Books of the Year

Somewhere in Virginia Woolf's Diary, volume 4, which I've been reading, a few pages a night at bedtime for a year (Paris bed), she asks a writer friend if he ever buys books. "Nope," he says. "Me neither," she says, and they conclude they can hardly complain if no one buys their books. (I once heard Hélène Cixous rage to her seminar that nobody bought her books, so I guess we all love it when people do buy our books. I do, I know.)

Each year for the past few years the Times Lit Supp has asked me to write 150 words max about the best books I've read in the current year, a short paragraph to be published under my name in bold print (see current issue of TLS). Very flattering. Not, the editor stipulates, books from 0ther Years, and not my friends' or lovers' or husband's or wife's or publishers' books.
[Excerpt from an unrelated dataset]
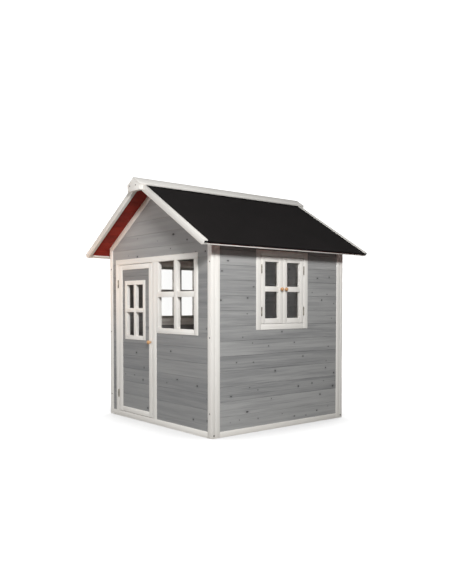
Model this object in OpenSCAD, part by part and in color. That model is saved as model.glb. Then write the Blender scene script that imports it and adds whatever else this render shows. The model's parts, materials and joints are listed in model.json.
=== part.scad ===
// Small timber playhouse: four framed board walls, a hinged front door,
// an open four-light front window, a pair of outward-opening glazed casements
// in each side wall, and a felted pitched roof. Millimetres, +Z up, the ground
// is z = 0, and the front wall faces -Y. The origin is on the ground under the
// middle of the roof.

/* [House] */
// Width of the front and back walls
wall_w = 1087; // [980:1:1200]
// Depth of the house over its walls
wall_d = 1069; // [960:1:1200]
// Height of the wall corner under the roof boards
eave_h = 1097; // [1060:1:1180]
// Pitch of the roof, in degrees
roof_pitch = 31.8; // [28:0.1:36]

/* [Timber] */
// Depth of every wall frame member
frame_t = 24; // [20:1:30]
// Face width of the front and back posts and the rakes
frame_w = 36; // [30:1:45]
// Face width of the side wall posts
side_post_w = 33; // [28:1:45]
// Height of the front and back bottom rails
front_rail_h = 34; // [28:1:45]
// Height of the side bottom rails
side_rail_h = 31; // [26:1:45]
// Thickness of the wall boards
board_t = 12; // [9:1:15]
// Visible height of one wall board
board_pitch = 83.4; // [70:0.1:110]
// Height of the lowest board joint in the side walls
side_joint_z = 108; // [70:1:120]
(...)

Now I almost never buy books hot off the press...I don't buy books unless I want to keep them, which means I mostly buy poetry books, because my house is small, my shelves are full and it's very hard to discard books, even books I have several copies of (different family members had their own, for school, say). Sometimes I lay them on the top of the paper-recycling bin, hoping someone will adopt them, but even that feels like a betrayal.

Poetry Magazine, for which I wrote a review this month, asked me (and several others) what books we were currently reading, for their blog.